Johnson’s Charisma Can’t Rescue “Baywatch”
In a world in which there is so little to believe in, yet another absolute has been disproven. Up until seeing Baywatch, I though that Dwayne “The Rock” Johnson was capable of anything, but alas even he can’t save this ineffective and surprisingly crude comedy. That’s not to say that he phones it in; if anything his charisma helps elevate this tired material, making it somewhat bearable rather than another retread of worn out ideas.

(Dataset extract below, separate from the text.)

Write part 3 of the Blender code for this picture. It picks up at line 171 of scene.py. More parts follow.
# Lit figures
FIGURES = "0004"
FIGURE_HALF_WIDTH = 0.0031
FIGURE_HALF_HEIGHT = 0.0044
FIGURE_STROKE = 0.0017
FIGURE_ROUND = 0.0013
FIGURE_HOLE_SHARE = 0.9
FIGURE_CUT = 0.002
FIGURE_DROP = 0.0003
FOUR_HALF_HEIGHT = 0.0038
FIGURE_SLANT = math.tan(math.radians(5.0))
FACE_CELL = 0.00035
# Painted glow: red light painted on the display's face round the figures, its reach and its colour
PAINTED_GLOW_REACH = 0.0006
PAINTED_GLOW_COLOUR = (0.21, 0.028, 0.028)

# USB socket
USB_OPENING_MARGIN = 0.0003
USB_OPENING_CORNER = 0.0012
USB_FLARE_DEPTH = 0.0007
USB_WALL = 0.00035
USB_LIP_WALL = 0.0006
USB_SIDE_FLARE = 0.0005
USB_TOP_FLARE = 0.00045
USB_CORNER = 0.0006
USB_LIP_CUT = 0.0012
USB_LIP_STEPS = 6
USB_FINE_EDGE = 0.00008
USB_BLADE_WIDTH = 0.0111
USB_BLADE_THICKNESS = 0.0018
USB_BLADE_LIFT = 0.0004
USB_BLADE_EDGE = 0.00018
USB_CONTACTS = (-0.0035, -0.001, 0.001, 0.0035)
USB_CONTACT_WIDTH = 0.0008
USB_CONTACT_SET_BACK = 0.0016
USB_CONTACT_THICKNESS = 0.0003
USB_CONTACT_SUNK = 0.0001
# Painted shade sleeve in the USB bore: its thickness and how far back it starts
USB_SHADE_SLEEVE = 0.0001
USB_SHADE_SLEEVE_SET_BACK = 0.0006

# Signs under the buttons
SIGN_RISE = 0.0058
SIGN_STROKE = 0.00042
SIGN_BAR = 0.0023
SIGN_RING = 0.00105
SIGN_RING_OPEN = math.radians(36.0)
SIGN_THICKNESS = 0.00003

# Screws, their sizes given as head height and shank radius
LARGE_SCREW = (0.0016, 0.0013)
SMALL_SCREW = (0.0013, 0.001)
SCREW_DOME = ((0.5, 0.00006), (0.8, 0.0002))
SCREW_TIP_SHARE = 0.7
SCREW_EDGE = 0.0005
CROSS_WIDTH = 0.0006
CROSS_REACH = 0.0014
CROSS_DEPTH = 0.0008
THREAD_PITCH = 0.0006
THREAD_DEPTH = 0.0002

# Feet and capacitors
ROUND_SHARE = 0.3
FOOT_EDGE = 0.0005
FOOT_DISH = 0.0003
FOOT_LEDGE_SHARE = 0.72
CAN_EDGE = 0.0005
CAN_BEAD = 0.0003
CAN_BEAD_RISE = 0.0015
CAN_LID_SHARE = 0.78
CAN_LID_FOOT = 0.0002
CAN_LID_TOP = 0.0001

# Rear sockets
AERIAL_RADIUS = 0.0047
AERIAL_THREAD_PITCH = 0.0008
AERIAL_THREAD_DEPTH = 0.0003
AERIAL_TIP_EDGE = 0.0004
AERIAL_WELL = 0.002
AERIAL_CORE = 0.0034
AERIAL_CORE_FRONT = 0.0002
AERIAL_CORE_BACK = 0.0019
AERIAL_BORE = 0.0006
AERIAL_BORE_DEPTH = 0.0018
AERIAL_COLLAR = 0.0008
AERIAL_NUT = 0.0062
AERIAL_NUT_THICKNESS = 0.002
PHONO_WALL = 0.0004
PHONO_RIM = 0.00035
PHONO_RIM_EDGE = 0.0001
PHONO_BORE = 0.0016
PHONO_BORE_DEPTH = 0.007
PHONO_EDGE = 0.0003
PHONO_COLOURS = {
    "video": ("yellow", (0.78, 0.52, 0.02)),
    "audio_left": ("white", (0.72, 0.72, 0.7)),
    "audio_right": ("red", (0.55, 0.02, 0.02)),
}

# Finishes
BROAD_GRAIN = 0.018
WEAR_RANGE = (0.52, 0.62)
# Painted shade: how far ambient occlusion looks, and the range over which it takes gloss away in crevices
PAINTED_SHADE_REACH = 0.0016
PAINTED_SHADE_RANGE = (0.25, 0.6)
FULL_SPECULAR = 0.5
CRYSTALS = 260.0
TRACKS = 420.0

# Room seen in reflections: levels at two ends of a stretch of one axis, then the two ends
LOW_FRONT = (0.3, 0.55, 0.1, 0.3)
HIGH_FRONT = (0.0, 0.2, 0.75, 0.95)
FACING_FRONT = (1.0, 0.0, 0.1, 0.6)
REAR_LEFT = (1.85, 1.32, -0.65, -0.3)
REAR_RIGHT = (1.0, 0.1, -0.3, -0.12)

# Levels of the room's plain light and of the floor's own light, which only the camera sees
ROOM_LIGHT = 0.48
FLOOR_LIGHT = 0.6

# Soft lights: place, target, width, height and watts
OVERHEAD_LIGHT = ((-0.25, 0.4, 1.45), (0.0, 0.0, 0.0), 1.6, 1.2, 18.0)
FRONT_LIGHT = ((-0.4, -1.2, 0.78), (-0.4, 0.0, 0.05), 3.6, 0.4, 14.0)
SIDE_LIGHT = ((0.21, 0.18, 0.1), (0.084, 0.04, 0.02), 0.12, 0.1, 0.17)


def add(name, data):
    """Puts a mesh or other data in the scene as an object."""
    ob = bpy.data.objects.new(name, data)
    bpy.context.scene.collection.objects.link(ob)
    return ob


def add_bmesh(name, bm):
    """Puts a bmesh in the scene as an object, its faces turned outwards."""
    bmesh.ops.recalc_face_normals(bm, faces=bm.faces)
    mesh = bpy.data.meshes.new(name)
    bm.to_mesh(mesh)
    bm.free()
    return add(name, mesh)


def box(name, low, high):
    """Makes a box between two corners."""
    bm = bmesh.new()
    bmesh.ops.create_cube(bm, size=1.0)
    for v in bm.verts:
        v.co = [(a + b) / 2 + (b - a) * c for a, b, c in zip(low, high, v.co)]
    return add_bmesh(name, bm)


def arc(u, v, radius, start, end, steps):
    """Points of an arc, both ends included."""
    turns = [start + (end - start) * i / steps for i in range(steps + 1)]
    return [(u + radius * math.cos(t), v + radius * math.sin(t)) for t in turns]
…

Those who live in Emerald Bay have little to worry about in their sun-drenched, posh community. Every day is gorgeous, every one is well-heeled and their pristine beach is patrolled by the best of the best, led by Mitch Buchannon (Johnson), a mountain of a man who approaches his lifeguard duties with a seriousness befitting the splitting of atoms. All is well in his paradise, until he’s saddled with Matt Brody (Zac Efron), a disgraced, gold medal winning, Olympic swimmer who has to complete his stint of community service with the Man-mountain’s squad. Needless to say, the kid wants no part of this and with a chip on his shoulder the size of Everest, it’s a wonder he can float let alone swim. However, they have to put their differences aside when they discover drug runners are using the beaches of Emerald Bay as a gateway for their new product and businesswoman Victoria Leeds (Priyanka Chopra) may be behind it.

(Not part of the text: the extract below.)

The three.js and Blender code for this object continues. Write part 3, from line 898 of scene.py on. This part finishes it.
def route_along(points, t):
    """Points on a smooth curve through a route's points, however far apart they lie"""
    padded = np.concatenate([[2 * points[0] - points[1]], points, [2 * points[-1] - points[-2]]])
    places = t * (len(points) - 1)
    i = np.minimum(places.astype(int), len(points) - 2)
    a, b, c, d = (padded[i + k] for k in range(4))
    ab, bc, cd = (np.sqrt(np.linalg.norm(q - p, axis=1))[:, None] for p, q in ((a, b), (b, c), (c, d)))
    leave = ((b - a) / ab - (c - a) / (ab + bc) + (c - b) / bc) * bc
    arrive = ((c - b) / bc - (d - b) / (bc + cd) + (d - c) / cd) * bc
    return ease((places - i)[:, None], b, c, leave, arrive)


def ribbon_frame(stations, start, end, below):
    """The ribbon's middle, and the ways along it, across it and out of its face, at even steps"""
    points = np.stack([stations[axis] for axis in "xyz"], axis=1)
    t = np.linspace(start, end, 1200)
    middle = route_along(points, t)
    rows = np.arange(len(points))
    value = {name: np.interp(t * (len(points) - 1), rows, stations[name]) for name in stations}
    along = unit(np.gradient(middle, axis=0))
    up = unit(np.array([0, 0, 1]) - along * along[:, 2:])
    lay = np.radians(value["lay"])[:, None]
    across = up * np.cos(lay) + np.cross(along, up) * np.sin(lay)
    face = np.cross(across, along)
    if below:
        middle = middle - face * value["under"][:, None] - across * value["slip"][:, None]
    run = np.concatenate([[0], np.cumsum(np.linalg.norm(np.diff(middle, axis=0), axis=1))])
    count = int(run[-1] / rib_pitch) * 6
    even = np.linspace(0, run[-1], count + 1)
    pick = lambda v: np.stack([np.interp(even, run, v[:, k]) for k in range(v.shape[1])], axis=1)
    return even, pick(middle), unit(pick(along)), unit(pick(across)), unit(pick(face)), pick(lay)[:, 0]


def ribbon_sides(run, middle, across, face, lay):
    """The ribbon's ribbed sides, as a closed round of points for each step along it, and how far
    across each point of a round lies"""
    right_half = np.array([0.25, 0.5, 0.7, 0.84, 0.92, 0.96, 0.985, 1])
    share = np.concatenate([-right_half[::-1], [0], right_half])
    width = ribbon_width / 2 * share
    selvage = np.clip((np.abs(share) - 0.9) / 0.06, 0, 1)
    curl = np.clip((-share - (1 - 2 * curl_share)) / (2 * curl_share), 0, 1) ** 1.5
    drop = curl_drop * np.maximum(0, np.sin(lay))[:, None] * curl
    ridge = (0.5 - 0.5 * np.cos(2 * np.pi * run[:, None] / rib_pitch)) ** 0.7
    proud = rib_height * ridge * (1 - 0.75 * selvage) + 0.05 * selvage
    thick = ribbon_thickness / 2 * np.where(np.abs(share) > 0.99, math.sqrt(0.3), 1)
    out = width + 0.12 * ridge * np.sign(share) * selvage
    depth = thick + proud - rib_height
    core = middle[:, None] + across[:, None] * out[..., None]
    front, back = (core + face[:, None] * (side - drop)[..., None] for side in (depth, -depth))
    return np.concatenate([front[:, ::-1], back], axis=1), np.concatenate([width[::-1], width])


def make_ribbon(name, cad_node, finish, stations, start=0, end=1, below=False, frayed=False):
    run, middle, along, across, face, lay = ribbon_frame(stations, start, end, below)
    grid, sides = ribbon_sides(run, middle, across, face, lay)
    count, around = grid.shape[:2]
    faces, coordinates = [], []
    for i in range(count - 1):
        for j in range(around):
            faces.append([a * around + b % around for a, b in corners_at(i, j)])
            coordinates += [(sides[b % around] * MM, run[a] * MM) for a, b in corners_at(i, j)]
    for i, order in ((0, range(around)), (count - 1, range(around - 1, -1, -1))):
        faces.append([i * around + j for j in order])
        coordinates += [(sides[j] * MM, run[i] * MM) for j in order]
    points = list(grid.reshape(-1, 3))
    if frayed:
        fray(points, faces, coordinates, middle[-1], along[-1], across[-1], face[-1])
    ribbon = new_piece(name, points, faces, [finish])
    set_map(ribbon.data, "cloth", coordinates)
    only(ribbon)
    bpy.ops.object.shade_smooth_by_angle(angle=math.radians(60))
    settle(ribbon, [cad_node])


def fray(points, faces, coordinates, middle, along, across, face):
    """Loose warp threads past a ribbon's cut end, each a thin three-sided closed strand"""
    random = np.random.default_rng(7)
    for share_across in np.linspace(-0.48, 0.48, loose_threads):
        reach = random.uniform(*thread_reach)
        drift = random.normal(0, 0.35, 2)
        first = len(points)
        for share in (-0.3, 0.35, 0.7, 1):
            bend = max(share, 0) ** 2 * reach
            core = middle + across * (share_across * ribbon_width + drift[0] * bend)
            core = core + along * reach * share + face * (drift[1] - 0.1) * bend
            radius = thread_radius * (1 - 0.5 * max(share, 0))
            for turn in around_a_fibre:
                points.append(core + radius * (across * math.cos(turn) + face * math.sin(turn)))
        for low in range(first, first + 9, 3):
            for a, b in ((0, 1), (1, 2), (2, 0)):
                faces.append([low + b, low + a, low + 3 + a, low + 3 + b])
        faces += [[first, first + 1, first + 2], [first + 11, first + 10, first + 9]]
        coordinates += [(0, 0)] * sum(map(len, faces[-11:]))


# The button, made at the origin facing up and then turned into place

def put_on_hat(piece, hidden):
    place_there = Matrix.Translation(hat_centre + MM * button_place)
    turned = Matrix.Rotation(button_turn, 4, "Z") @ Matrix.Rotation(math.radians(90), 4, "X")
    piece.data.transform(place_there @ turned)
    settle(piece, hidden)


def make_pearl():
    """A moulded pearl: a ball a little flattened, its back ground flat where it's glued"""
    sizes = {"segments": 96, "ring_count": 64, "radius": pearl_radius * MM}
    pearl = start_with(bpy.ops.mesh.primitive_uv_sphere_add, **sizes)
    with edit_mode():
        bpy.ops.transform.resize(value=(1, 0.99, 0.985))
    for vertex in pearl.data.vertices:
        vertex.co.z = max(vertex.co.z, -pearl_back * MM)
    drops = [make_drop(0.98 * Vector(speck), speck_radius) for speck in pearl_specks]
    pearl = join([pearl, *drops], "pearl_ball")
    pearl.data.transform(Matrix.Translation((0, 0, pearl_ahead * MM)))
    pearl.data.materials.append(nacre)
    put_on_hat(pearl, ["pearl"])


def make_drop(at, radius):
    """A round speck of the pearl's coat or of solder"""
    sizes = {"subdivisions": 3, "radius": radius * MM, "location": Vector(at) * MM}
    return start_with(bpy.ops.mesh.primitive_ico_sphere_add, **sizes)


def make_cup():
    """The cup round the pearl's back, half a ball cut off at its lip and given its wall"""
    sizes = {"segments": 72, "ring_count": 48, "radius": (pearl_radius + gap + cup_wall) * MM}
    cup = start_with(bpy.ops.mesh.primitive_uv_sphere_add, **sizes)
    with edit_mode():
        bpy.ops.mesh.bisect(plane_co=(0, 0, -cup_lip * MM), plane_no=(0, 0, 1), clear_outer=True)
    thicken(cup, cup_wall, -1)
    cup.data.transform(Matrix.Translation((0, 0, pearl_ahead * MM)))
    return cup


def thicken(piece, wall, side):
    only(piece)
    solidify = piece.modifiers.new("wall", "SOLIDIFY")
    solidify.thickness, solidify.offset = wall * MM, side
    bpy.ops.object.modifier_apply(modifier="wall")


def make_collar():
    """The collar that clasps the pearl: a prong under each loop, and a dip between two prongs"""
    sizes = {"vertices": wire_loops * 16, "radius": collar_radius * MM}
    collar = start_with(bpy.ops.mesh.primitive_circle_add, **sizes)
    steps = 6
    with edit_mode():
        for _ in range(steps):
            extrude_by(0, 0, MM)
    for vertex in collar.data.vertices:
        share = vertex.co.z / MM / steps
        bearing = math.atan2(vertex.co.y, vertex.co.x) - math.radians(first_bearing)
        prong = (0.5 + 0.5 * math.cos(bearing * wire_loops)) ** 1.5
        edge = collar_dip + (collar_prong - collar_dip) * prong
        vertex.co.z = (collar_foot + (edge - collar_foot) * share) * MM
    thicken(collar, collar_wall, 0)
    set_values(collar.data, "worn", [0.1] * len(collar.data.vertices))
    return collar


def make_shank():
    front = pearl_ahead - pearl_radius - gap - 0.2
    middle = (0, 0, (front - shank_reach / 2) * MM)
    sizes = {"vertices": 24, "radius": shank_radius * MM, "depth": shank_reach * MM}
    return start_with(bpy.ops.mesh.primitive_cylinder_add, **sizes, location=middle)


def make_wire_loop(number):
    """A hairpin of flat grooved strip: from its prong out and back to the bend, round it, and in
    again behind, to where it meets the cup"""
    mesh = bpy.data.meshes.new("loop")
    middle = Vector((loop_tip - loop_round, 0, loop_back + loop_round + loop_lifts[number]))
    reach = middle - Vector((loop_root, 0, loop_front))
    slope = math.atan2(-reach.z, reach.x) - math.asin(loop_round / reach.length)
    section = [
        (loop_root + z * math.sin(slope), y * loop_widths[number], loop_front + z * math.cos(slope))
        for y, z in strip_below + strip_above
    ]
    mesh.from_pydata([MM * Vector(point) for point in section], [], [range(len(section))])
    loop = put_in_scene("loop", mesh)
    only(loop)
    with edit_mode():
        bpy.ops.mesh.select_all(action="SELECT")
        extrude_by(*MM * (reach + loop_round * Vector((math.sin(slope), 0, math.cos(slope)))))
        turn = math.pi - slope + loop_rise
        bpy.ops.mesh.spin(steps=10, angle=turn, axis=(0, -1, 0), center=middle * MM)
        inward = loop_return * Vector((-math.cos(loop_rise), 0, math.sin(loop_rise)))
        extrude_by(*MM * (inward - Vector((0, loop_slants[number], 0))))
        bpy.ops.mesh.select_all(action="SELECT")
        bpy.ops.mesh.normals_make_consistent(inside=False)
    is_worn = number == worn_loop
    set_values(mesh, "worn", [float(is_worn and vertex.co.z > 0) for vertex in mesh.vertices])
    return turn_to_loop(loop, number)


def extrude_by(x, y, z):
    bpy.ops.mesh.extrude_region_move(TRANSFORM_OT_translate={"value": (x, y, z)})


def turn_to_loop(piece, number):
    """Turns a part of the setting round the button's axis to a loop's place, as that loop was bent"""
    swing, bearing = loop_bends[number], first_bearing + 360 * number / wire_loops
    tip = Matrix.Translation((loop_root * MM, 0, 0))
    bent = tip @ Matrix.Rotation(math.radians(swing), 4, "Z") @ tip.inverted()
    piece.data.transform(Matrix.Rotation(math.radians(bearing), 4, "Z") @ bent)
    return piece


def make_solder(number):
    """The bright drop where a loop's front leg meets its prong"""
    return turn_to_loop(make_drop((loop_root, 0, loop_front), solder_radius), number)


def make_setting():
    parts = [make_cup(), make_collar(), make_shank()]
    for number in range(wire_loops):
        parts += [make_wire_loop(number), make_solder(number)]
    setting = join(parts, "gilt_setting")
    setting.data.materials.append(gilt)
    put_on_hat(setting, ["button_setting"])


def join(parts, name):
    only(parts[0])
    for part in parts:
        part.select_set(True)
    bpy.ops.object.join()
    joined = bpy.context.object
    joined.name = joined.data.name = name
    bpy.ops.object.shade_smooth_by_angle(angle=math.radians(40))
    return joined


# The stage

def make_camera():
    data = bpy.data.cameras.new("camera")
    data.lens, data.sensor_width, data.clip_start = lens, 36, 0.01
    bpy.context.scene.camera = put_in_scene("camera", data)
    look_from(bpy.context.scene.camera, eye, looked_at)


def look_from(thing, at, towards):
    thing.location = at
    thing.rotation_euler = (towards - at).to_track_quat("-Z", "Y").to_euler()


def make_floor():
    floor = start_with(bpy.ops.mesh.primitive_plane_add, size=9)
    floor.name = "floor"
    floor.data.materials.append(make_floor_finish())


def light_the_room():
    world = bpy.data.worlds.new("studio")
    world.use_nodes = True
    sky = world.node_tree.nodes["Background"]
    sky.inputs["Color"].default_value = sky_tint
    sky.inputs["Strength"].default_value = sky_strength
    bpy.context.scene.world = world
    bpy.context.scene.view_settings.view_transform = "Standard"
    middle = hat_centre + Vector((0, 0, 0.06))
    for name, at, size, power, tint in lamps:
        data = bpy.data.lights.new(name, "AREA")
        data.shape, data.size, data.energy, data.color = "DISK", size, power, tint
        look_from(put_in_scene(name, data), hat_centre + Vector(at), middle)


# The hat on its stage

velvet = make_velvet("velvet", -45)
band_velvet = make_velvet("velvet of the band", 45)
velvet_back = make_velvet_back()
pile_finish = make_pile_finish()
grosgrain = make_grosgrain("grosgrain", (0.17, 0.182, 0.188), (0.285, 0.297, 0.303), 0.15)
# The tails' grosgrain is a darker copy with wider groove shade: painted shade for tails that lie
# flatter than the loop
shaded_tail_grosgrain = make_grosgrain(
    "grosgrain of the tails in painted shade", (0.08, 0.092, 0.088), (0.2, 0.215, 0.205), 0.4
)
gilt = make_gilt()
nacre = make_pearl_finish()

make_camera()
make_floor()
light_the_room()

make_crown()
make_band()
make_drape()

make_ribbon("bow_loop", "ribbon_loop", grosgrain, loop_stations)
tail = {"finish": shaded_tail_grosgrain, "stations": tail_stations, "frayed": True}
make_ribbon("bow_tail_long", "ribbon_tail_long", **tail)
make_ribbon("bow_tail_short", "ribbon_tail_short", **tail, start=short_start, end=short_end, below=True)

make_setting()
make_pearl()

The story, replete with one too-many action scenes and a third act that runs a good 15 minutes too long, is, excuse the expression, all wet. Obviously, you don’t look to movies such as this for originality, yet the script by Damian Shannon and Mark Swift seems particularly derivative, perhaps because it bears such a striking resemblance to CHIPS, another lackluster adaptation. Not helping matters is director Seth Gordon’s inability to settle on a consistent tone. Going back and forth between scenes of sophomoric humor and those of overwrought action, the movie becomes a bit of a schizophrenic affair, never fully buying into one or the other.

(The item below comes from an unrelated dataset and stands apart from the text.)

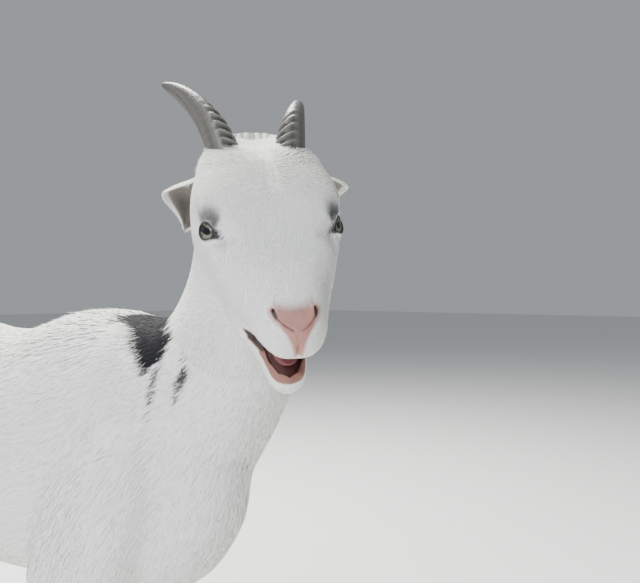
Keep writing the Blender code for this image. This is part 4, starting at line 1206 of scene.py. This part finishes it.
# Bare places: nose, lips and mouth, the eyes' openings, the soles' rims, the ear's hollow.
x, y, distance, facing, _ = eye_places(mirrored)
gap = np.where((distance < 0.03) & (facing > 0), lid_gap(x, y), 1.0)
keep &= ~((part == 0) & ((nose_distance(mirrored) < 0.0006) | (gap < 0.0022)))
slit_away = path_distance(mirrored, NOSTRIL)
keep &= slit_away > 0.0044
bare = skin_colour(root, normal, slit_away)
keep &= (part > 0) | (np.abs(bare - coat_colour(root)[0]).max(1) < 0.05)
keep &= (part != 1) | (ear_depth > 0)
edge = np.flatnonzero(keep & (part < 2))
keep[edge] = (over_skin(root[edge] + flow[edge] * length[edge, None])[1] * normal[edge]).sum(1) > 0.1
keep &= root[:, 2] > SOLE_RIM

coat_finish = finish("coat_finish", 0.75, Specular_IOR_Level=0.12)


def unwrap_of(name, chosen):
    """A place on an unwrap of the part's own shape: the turn round it, and the way along."""
    points, at_head = root[chosen], local[chosen]
    if name == "head":
        turn, along = np.arctan2(at_head[:, 0], at_head[:, 2] + 0.035), (at_head[:, 1] + 0.06) / 0.26
    elif name == "ear":
        turn = np.where(ear_depth[chosen] > 0, 0.25, 0.75) + 0.20 * ear_angle[chosen]
        return np.stack([turn, 0.05 + 0.85 * ear_t[chosen]], 1)
    elif name == "trunk":
        turn, along = np.arctan2(points[:, 0], points[:, 2] - 0.36), (points[:, 1] + 0.31) / 0.66
    else:
        spine = SPINES[PART_NAMES.index(name) - 2][1]
        step = np.linalg.norm(points[:, None] - spine[None], axis=2).argmin(1)
        x, y, z = (points - spine[step]).T
        turn, along = np.arctan2(x, y + 0.3 * z), step / SPINE_STEPS + 0.01
    return np.stack([0.5 + turn / (2 * np.pi) * 0.96, np.clip(along, 0, 1) * 0.96 + 0.02], 1)


def add_coat(name, chosen, part_name):
    """One piece of the coat, from the chosen roots, with each lock's size varied a little."""
    count = len(chosen)
    vary = RNG.normal(1.0, 1.0, (5, count)) - 1
    turned = flow[chosen] + 0.12 * vary[0][:, None] * np.cross(flow[chosen], normal[chosen])
    stray = RNG.random(count) < STRAYS * (part_name == "trunk")
    rows = blades(root[chosen], normal[chosen], unit_rows(turned),
                  length[chosen] * (1 + 0.18 * vary[1]).clip(0.5, 1.5),
                  np.radians(lift[chosen] * (1 + 0.25 * vary[2]).clip(0.4, 1.8)),
                  width[chosen] * (1 + 0.2 * vary[3]).clip(0.5, 1.6), relief[chosen],
                  np.maximum(loose[chosen], stray), (1 + 0.030 * vary[4]).clip(0.90, 1.08),
                  unwrap_of(part_name, chosen))
    piece = add_piece(name, coat_mesh(name, rows[0] + SHIFT, *rows[1:]), coat_finish)


# The most locks in one piece, and the share of the trunk's locks that stand loose.
MOST_LOCKS, STRAYS = 18500, 0.02
for index, part_name in enumerate(PART_NAMES):
    own = keep & (part == index)
    places = local if part_name in ("head", "ear") else root
    for side, sign in (("left", 1), ("right", -1)):
        chosen = np.flatnonzero(own & (places[:, 0] * sign > 0))
        if len(chosen) == 0:
            continue
        chosen = chosen[np.argsort(places[chosen, 1], kind="stable")]
        shares = np.array_split(chosen, -(-len(chosen) // MOST_LOCKS))
        base = part_name if part_name.endswith(("left", "right")) else part_name + "_" + side
        for number, some in enumerate(shares):
            add_coat("coat_" + base + ("_%d" % (number + 1) if len(shares) > 1 else ""), some, part_name)

# ---------------------------------------------------------------- floor, light, camera
# A plain pale floor, a large soft lamp behind and above, a cooler one in front, and a
# camera at the height of the goat's eyes.
bpy.ops.mesh.primitive_plane_add(size=30)
camera_data = bpy.data.cameras.new("camera")
camera = bpy.data.objects.new("camera", camera_data)
bpy.context.scene.collection.objects.link(camera)
CAMERA_AT, VIEW, SENSOR, LENS = (-0.408, -0.732, 0.519), math.radians(50), 36, 36 * 715 / 640
camera.location = np.array(CAMERA_AT) + SHIFT
camera.rotation_euler = Vector((math.sin(VIEW), math.cos(VIEW), 0)).to_track_quat("-Z", "Y").to_euler()
camera_data.sensor_width = SENSOR
camera_data.lens = LENS
camera_data.clip_start = 0.01
bpy.context.scene.camera = camera
world = bpy.data.worlds.new("studio")
world.use_nodes = True
world.node_tree.nodes["Background"].inputs["Color"].default_value = (0.62, 0.65, 0.68, 1)
world.node_tree.nodes["Background"].inputs["Strength"].default_value = 0.55
bpy.context.scene.world = world


def area_light(name, place, aim, size, power, colour):
    """A square soft box that faces a point."""
    data = bpy.data.lights.new(name, "AREA")
    data.size, data.energy, data.color = size, power, colour
    light = bpy.data.objects.new(name, data)
    light.location = place
    light.rotation_euler = (Vector(aim) - Vector(place)).to_track_quat("-Z", "Y").to_euler()
    bpy.context.scene.collection.objects.link(light)


area_light("key", (0.3, 0.9, 2.3), (0, 0, 0.45), 1.0, 180, (1.0, 0.98, 0.93))
area_light("fill", (-2.4, -0.9, 1.9), (0, -0.2, 0.45), 1.6, 95, (0.95, 0.98, 1.0))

The antagonistic chemistry between Johnson and Effron is very good, their back-and-forth barbs generating some chuckles but hardly any big laughs. The crudity of the jokes they’re saddled with works against them as there’s far too little time spent on actually spoofing the original television show and how ridiculous it was in the first place. In the end, Baywatch comes off as a half-hearted attempt to capitalize on a piece of nostalgia that’s still too fresh in the memory for a serious lampooning.